Zurück zur Dissertation B.

Hermann Duncker zu Besuch im Roten Kloster, Herbst 1952 (Quelle: Privatarchiv Michael Meyen)

Karl-Heinz Röhr hat versucht, einen Ausweg zu finden. Im Januar 1990 schrieb er einen Brief an den Dekan der Fakultät für Kultur-, Sprach- und Erziehungswissenschaften, zu der unsere Sektion gehörte, und beantragte eine Sonderregelung für meine Arbeit. Er bat darum, mir eine Nacharbeit zu ermöglichen, machte dafür auch Vorschläge und bot mir Rat und Hilfe an. Da bekannte sich einer in diesen turbulenten Zeiten vehement zu dem, was wir „unter anderen Rahmenbedingungen“, wie er schrieb, in der Forschung zur Ideenfindung im journalistischen Schaffen gemacht haben! Und zeigte auch auf, was seiner Meinung nach unter veränderten gesellschaftlichen Bedingungen Bestand haben könnte. Er versuchte damit, zumindest nicht hinzunehmen, was eigentlich längst unabänderlich schien. Ich kann diesen Brief heute – drei Jahrzehnte später – nicht ohne Erregung lesen. Konnte man das in dieser Zeit, als Ratlosigkeit, Ungewissheit, Angst fast jeden von uns mehr oder weniger bedrängten, von jemandem überhaupt erwarten?

Wie haben Sie reagiert?

Ich konnte mir nur vorstellen, die Arbeit so zu verteidigen, wie sie war. Ich wollte ihren wissenschaftlichen Wert begutachtet sehen, ungeachtet ihrer Einbindung in politische Gegebenheiten, die nun andere waren als zur Zeit ihrer Erarbeitung. In der DDR haben wir Meinungspluralismus eingefordert, gilt das nicht auch für die Wissenschaft, habe ich mich damals gefragt. Ändern konnte und wollte ich nichts. Ich hätte das auch als eine Art Abschwören verstanden, eine Kehrtwendung, die ich nicht einmal denken wollte. „Ich weiß gerade nicht, wo mein Platz ist,“ sagt Paul, einst Direktor des VEB Kühlautomat in Berlin, in dem Zweiteiler „Preis der Freiheit“, der im Herbst im ZDF lief, zu seiner Frau, als sie ihm in der Silvesternacht 89 ein Foto von dem Haus zeigt, das sie gerade gekauft hat. Diese knappen Worte beschreiben sehr gut, wie einem damals zumute war, in diesem Spannungsfeld zwischen Ausgeliefertsein und schier unendlichen Möglichkeiten.

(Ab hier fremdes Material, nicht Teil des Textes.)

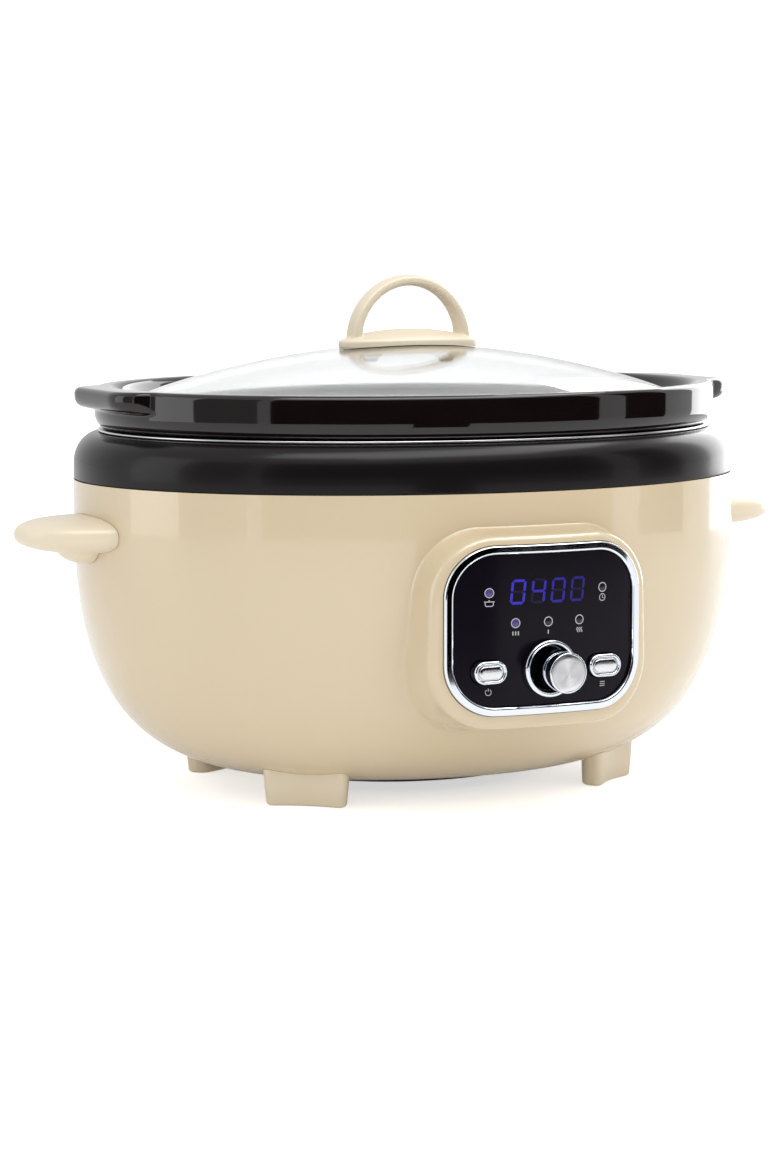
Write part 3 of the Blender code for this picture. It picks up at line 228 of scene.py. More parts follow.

Wie sind Sie Mitglied der Gründungskommission geworden?

Gerhard Piskol, Ursula Wächter und ich wurden auf einer Vollversammlung der Sektion als Vertreter des Mittelbaus gewählt. Natürlich ehrte uns das Vertrauen, aber die Verantwortung drückte auch. Niemals vorher und auch später nicht hatte ich so viele, zum Teil auch enge Kontakte zu meinen Kollegen. Manche habe ich damals erst richtig kennengelernt. Uns einte ja die Angst um den Arbeitsplatz, die Furcht, unsere Berufsabschlüsse würden nicht anerkannt. Wie würde es überhaupt weitergehen? Und dann begann dieses Gemeinschaftsgefühl langsam zu bröckeln. Einige Kollegen versuchten, sich auf unschöne Weise zu profilieren. Und der eine oder andere unterstellte uns sogar, wir würden nur deshalb in der Gründungskommission mitarbeiten, um unseren Arbeitsplatz zu sichern. Das schmerzte sehr.

Wie war die Beziehung zu Karl Friedrich Reimers, dem Gründungsdekan?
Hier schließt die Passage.